### [Exercise description]
Everything in the listing should be restated word for word.

### [Data block]
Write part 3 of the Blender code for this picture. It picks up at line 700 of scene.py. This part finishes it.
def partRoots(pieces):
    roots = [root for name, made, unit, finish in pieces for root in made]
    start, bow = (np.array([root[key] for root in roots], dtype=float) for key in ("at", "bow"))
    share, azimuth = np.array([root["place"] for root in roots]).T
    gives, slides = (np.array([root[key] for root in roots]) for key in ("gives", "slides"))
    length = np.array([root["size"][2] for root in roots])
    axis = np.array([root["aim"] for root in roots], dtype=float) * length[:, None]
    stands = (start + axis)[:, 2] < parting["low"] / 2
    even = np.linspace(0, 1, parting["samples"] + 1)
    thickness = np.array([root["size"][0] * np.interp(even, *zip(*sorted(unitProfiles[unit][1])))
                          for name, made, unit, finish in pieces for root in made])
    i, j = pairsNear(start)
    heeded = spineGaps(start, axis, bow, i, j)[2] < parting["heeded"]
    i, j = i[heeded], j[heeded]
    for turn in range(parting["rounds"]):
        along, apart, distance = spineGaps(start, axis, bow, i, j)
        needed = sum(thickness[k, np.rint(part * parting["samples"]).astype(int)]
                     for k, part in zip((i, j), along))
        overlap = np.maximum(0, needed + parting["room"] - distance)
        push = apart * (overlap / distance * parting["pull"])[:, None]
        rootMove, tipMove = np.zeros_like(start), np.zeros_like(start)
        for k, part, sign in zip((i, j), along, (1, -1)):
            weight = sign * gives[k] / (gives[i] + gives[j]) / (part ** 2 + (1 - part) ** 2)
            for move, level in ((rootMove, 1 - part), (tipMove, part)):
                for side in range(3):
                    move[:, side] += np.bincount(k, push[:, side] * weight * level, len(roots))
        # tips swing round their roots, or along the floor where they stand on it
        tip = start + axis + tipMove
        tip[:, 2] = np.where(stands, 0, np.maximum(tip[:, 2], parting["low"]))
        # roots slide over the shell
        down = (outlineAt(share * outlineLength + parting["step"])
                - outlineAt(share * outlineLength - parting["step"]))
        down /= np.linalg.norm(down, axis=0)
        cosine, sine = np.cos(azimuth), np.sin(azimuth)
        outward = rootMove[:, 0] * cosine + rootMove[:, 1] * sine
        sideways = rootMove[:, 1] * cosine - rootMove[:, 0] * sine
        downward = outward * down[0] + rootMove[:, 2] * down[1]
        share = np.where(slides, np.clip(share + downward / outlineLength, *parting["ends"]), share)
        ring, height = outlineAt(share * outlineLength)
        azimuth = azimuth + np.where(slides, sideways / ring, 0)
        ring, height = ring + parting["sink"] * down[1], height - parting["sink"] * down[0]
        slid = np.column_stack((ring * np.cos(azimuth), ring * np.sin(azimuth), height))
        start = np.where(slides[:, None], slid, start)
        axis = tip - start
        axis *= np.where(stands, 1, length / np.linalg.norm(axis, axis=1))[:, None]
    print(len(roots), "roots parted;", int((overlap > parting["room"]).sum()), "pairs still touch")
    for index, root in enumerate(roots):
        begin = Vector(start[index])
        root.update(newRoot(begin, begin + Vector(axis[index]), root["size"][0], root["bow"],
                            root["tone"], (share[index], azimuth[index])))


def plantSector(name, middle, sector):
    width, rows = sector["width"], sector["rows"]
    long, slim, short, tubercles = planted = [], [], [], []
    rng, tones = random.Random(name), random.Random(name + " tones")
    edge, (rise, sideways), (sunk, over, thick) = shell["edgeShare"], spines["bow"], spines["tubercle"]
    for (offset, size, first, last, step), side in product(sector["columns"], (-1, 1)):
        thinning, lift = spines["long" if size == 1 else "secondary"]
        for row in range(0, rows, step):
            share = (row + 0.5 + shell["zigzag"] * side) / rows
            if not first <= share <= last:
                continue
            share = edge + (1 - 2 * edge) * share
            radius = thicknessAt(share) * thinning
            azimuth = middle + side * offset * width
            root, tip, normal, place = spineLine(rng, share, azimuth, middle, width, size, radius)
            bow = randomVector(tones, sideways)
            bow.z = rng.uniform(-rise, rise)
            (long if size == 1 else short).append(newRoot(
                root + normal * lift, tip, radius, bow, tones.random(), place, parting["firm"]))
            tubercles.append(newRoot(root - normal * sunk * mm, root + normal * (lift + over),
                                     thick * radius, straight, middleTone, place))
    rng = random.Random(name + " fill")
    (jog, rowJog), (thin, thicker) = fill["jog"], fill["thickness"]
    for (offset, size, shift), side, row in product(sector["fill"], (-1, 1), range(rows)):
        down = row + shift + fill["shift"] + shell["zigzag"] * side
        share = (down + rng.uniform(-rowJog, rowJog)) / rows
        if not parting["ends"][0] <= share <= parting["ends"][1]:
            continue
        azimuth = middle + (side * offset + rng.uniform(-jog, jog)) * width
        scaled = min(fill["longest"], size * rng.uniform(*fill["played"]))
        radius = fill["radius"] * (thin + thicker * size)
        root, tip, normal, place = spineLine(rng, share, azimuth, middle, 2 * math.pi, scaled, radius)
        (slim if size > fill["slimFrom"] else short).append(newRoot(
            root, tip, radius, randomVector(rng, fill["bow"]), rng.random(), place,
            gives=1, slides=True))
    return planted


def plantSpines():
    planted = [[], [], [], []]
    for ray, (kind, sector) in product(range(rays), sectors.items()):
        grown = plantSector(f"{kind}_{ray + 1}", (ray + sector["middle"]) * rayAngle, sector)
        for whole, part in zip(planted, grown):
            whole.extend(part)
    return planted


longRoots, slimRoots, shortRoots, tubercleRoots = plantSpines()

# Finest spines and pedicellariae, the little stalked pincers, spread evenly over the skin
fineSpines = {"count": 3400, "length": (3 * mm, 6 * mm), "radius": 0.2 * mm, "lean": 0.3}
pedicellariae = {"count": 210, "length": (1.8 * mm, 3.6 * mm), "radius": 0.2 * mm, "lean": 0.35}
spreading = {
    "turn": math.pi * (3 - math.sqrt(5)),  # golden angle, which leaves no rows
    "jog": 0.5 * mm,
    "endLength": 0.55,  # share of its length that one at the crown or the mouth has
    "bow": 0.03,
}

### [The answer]
Write part 3 of the Blender code for this picture. It picks up at line 700 of scene.py. This part finishes it.
def partRoots(pieces):
    roots = [root for name, made, unit, finish in pieces for root in made]
    start, bow = (np.array([root[key] for root in roots], dtype=float) for key in ("at", "bow"))
    share, azimuth = np.array([root["place"] for root in roots]).T
    gives, slides = (np.array([root[key] for root in roots]) for key in ("gives", "slides"))
    length = np.array([root["size"][2] for root in roots])
    axis = np.array([root["aim"] for root in roots], dtype=float) * length[:, None]
    stands = (start + axis)[:, 2] < parting["low"] / 2
    even = np.linspace(0, 1, parting["samples"] + 1)
    thickness = np.array([root["size"][0] * np.interp(even, *zip(*sorted(unitProfiles[unit][1])))
                          for name, made, unit, finish in pieces for root in made])
    i, j = pairsNear(start)
    heeded = spineGaps(start, axis, bow, i, j)[2] < parting["heeded"]
    i, j = i[heeded], j[heeded]
    for turn in range(parting["rounds"]):
        along, apart, distance = spineGaps(start, axis, bow, i, j)
        needed = sum(thickness[k, np.rint(part * parting["samples"]).astype(int)]
                     for k, part in zip((i, j), along))
        overlap = np.maximum(0, needed + parting["room"] - distance)
        push = apart * (overlap / distance * parting["pull"])[:, None]
        rootMove, tipMove = np.zeros_like(start), np.zeros_like(start)
        for k, part, sign in zip((i, j), along, (1, -1)):
            weight = sign * gives[k] / (gives[i] + gives[j]) / (part ** 2 + (1 - part) ** 2)
            for move, level in ((rootMove, 1 - part), (tipMove, part)):
                for side in range(3):
                    move[:, side] += np.bincount(k, push[:, side] * weight * level, len(roots))
        # tips swing round their roots, or along the floor where they stand on it
        tip = start + axis + tipMove
        tip[:, 2] = np.where(stands, 0, np.maximum(tip[:, 2], parting["low"]))
        # roots slide over the shell
        down = (outlineAt(share * outlineLength + parting["step"])
                - outlineAt(share * outlineLength - parting["step"]))
        down /= np.linalg.norm(down, axis=0)
        cosine, sine = np.cos(azimuth), np.sin(azimuth)
        outward = rootMove[:, 0] * cosine + rootMove[:, 1] * sine
        sideways = rootMove[:, 1] * cosine - rootMove[:, 0] * sine
        downward = outward * down[0] + rootMove[:, 2] * down[1]
        share = np.where(slides, np.clip(share + downward / outlineLength, *parting["ends"]), share)
        ring, height = outlineAt(share * outlineLength)
        azimuth = azimuth + np.where(slides, sideways / ring, 0)
        ring, height = ring + parting["sink"] * down[1], height - parting["sink"] * down[0]
        slid = np.column_stack((ring * np.cos(azimuth), ring * np.sin(azimuth), height))
        start = np.where(slides[:, None], slid, start)
        axis = tip - start
        axis *= np.where(stands, 1, length / np.linalg.norm(axis, axis=1))[:, None]
    print(len(roots), "roots parted;", int((overlap > parting["room"]).sum()), "pairs still touch")
    for index, root in enumerate(roots):
        begin = Vector(start[index])
        root.update(newRoot(begin, begin + Vector(axis[index]), root["size"][0], root["bow"],
                            root["tone"], (share[index], azimuth[index])))


def plantSector(name, middle, sector):
    width, rows = sector["width"], sector["rows"]
    long, slim, short, tubercles = planted = [], [], [], []
    rng, tones = random.Random(name), random.Random(name + " tones")
    edge, (rise, sideways), (sunk, over, thick) = shell["edgeShare"], spines["bow"], spines["tubercle"]
    for (offset, size, first, last, step), side in product(sector["columns"], (-1, 1)):
        thinning, lift = spines["long" if size == 1 else "secondary"]
        for row in range(0, rows, step):
            share = (row + 0.5 + shell["zigzag"] * side) / rows
            if not first <= share <= last:
                continue
            share = edge + (1 - 2 * edge) * share
            radius = thicknessAt(share) * thinning
            azimuth = middle + side * offset * width
            root, tip, normal, place = spineLine(rng, share, azimuth, middle, width, size, radius)
            bow = randomVector(tones, sideways)
            bow.z = rng.uniform(-rise, rise)
            (long if size == 1 else short).append(newRoot(
                root + normal * lift, tip, radius, bow, tones.random(), place, parting["firm"]))
            tubercles.append(newRoot(root - normal * sunk * mm, root + normal * (lift + over),
                                     thick * radius, straight, middleTone, place))
    rng = random.Random(name + " fill")
    (jog, rowJog), (thin, thicker) = fill["jog"], fill["thickness"]
    for (offset, size, shift), side, row in product(sector["fill"], (-1, 1), range(rows)):
        down = row + shift + fill["shift"] + shell["zigzag"] * side
        share = (down + rng.uniform(-rowJog, rowJog)) / rows
        if not parting["ends"][0] <= share <= parting["ends"][1]:
            continue
        azimuth = middle + (side * offset + rng.uniform(-jog, jog)) * width
        scaled = min(fill["longest"], size * rng.uniform(*fill["played"]))
        radius = fill["radius"] * (thin + thicker * size)
        root, tip, normal, place = spineLine(rng, share, azimuth, middle, 2 * math.pi, scaled, radius)
        (slim if size > fill["slimFrom"] else short).append(newRoot(
            root, tip, radius, randomVector(rng, fill["bow"]), rng.random(), place,
            gives=1, slides=True))
    return planted


def plantSpines():
    planted = [[], [], [], []]
    for ray, (kind, sector) in product(range(rays), sectors.items()):
        grown = plantSector(f"{kind}_{ray + 1}", (ray + sector["middle"]) * rayAngle, sector)
        for whole, part in zip(planted, grown):
            whole.extend(part)
    return planted


longRoots, slimRoots, shortRoots, tubercleRoots = plantSpines()

# Finest spines and pedicellariae, the little stalked pincers, spread evenly over the skin
fineSpines = {"count": 3400, "length": (3 * mm, 6 * mm), "radius": 0.2 * mm, "lean": 0.3}
pedicellariae = {"count": 210, "length": (1.8 * mm, 3.6 * mm), "radius": 0.2 * mm, "lean": 0.35}
spreading = {
    "turn": math.pi * (3 - math.sqrt(5)),  # golden angle, which leaves no rows
    "jog": 0.5 * mm,
    "endLength": 0.55,  # share of its length that one at the crown or the mouth has
    "bow": 0.03,
}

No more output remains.